Tax Initiatives

In this Web site we have addressed the problem that long-term care poses to our country, families, and individuals. The federal government has recognized these challenges and passed legislation standardizing long-term care insurance and offering tax-incentives on tax-qualified policies. This section will help you understand current legislation and how it affects long-term care insurance. 

HIPAA

The Health Insurance Portability & Accountability Act (HIPAA) of 1996 (also known as the Kennedy-Kassebaum Bill), successfully addressed three items that affect long-term care insurance. These included the following:

1) Tightening up Medicaid eligibility requirements

2) Setting state standards on long-term care insurance

3) Offering tax incentives for those persons who purchased long-term care insurance

HIPAA designated two types of long-term care insurance policies: tax-qualified (TQ) and non-tax qualified policies (NTQ). The tax-qualified policies are the ones that adhere to HIPAA criteria that standardized long-term care policies and offer tax incentives. Long-term care insurance policies that were purchased before January 1, 1997 (when HIPAA was implemented) were grand fathered in and are considered tax-qualified (TQ) for federal purposes. They will remain tax-qualified if there are no material changes made to them.

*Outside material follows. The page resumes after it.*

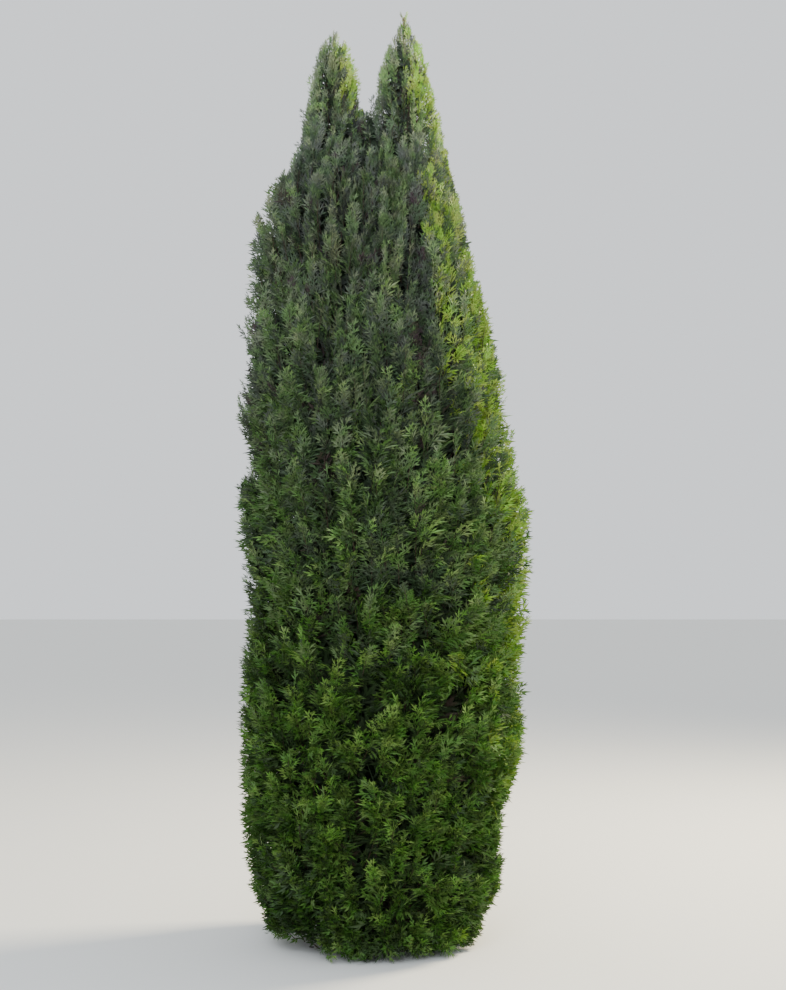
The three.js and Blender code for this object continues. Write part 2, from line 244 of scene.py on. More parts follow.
# Fibrous bark of an old conifer stem: dry and matt, grey-brown on the strips, redder in the furrows
def barkMaterial():
    material, tree, shader = newMaterial("fibrousBark", bark["roughness"])
    place = addNode(tree, "ShaderNodeTexCoord").outputs["Object"]
    stretch = addNode(tree, "ShaderNodeMapping", {"Vector": place, "Scale": bark["fibres"]})
    fibres = addNode(tree, "ShaderNodeTexNoise", {
        "Vector": stretch, "Scale": 1.0, "Detail": bark["fibreDetail"],
        "Roughness": bark["fibreRoughness"]})
    ramp = addNode(tree, "ShaderNodeValToRGB", {"Fac": fibres})
    for element, (position, colour) in zip(ramp.color_ramp.elements, bark["colours"]):
        element.position = position
        element.color = toLinear(colour)
    bump = addNode(tree, "ShaderNodeBump", {
        "Height": fibres, "Strength": bark["bump"], "Distance": bark["bumpDepth"]})
    tree.links.new(ramp.outputs["Color"], shader.inputs["Base Color"])
    tree.links.new(bump.outputs["Normal"], shader.inputs["Normal"])
    return material


barkLook = barkMaterial()
for limbName, limb in limbs.items():
    piece = newObject(limbName + "_bark", barkMesh(limbName + "_bark", limb))
    piece.data.materials.append(barkLook)
    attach(piece, "root")
    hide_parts(limbName)
print("limbs barked")

# Crown: its outline and the spaces of the solids, in metres
crown = {
    "outline": [  # height, reach to the left, reach to the right
        (0, 0.545, 0.49), (0.14, 0.56, 0.53), (0.26, 0.612, 0.597), (0.6, 0.675, 0.615),
        (0.93, 0.67, 0.722), (1.3, 0.685, 0.712), (1.5, 0.655, 0.742), (1.75, 0.67, 0.765),
        (2.1, 0.712, 0.768), (2.2, 0.7, 0.748), (2.28, 0.678, 0.7), (2.36, 0.658, 0.69),
        (2.48, 0.722, 0.68), (2.75, 0.697, 0.64), (2.95, 0.685, 0.592), (3.15, 0.665, 0.548),
        (3.3, 0.68, 0.485), (3.45, 0.64, 0.465), (3.6, 0.612, 0.432), (3.72, 0.555, 0.4),
        (3.8, 0.49, 0.38), (3.9, 0.43, 0.35),
    ],
    "front": {"below": 0.97, "above": 0.6, "from": 2.4, "to": 3.9, "power": 1.3},
    "rise": 0.36,
    "columns": [
        ("right", -37.5, -0.11), ("back_right", 22.5, 0.095), ("back_left", 82.5, -0.06),
        ("left", 142.5, 0.12), ("front_left", 202.5, -0.105), ("front_right", 262.5, 0.08),
    ],
    "storeys": [
        ("skirt", 0, 0.72), ("lower", 0.72, 1.5), ("middle", 1.5, 2.3), ("upper", 2.3, 3.08),
        ("shoulder", 3.08, 3.8),
    ],
    "crestMiddle": 0.08, "crestSwing": 0.055,
    "wanderAngle": 5, "wanderPitch": 0.43,
    "tops": [  # a little blunter at their tips than the solids
        {"name": "top_right", "x": 0.13, "height": 4.69, "base": 0.262, "power": 0.64, "blunt": 0.45,
         "sides": ("right", "back", "front"), "limb": "trunk"},
        {"name": "top_left", "x": -0.23, "height": 4.58, "base": 0.202, "power": 0.42, "blunt": 0.8,
         "sides": ("left", "front", "back"), "limb": "leader_left"},
    ],
    "topBase": 3.7, "topTip": 0.02, "topFoot": 3.48, "topOver": 1.3, "tipSwell": 2.75,
    "depths": (0.42, 0.85), "topDepths": (0.2, 0.79),  # where a mass's growth starts and ends, as shares
    "lowest": 0.004, "slopeStep": 0.08,
    "domeHeight": 0.3,  # the crown closes between the tops this far above its crest
    "crownTo": 4.2, "topsFrom": 3.5, "tipInset": 0.012, "tipFade": 0.03,
    "limbPlaces": 61,  # where growth can start on each limb
}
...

As noted in the other sections, the tax deductions that are listed in this section only apply to Tax-Qualified policies.

Individual

Premium payments to purchase qualified long-term care insurance by an individual - for yourself, your spouse, and your tax dependents (e.g. your children or dependent parents) are now included as a personal medical expenses if you itemize your taxes [IRC Sec. 213(a)]. Medical expenses in excess of 7 ½% of your adjusted gross income are tax deductible. This means that a portion of your long-term care insurance premium will help you reach the 7 ½% and may even help you to exceed that threshold to receive a tax deduction. Below is a table of the amount of premiums qualifying as medical expenses for the 2009 and 2010 tax years. This is often referred to as the eligible long-term care premium. These increase each year based on the Medical Consumer Price Index.

Attained age before the close
of the taxable year
Amount of premium that counts as an
allowable medical expense
2011
2012
40 and younger
$   340
$   350
41 - 50
$   640
$   660
51 - 60
$1,270
$1,310
61 - 70
$3,390
$3,500
Older than 70
$4,240
$4,370

Self-Employed

Qualified long-term care insurance premiums may also be treated like health insurance for the self-employed tax deduction. Self-employed individuals may deduct 100% of the eligible long-term care premium shown above [IRC Sec. 162(1)]. The definition of self-employed includes sole proprietorships, partnerships, "greater than 2% shareholders" of S-corporations, or Limited Liability Corporations.

Example: Bob, age 61, owns his own consulting firm. His long-term care insurance premium is $1,750 per year. Based on the chart listed under the INDIVIDUAL section, he is eligible to deduct 100% of up to $3,290. Therefore, he can deduct the entire $1,750.

C-Corporations

Premium payments are fully (100%) deductible as a reasonable and necessary business expense- similar to traditional health and accident insurance premiums [IRC Sec. 213(d)1]. This can apply to the owners, their spouses and dependents, and all employees.

Employer-paid long-term care insurance is excludable from the employee's gross income [IRC Sec. 106(2)] and the benefits received are tax-free.

Partnerships, S-Corporations and Limited Liability Corporations (LLC)

Premium payments purchased for a partner or owner (2%+ shareholder) are subject to the same rules mentioned above for self-employed [IRC Sec. 162(1)].

Premium payments for non-partner/non-owner or less than 2% shareholder-employee are 100% deductible as a reasonable and necessary business expense -- similar to traditional health and accident insurance premiums [IRC Sec. 162(2)].

Employer-paid long-term care insurance is excludable from the employee's gross income and the benefits received are tax-free [IRC Sec. 106(2)].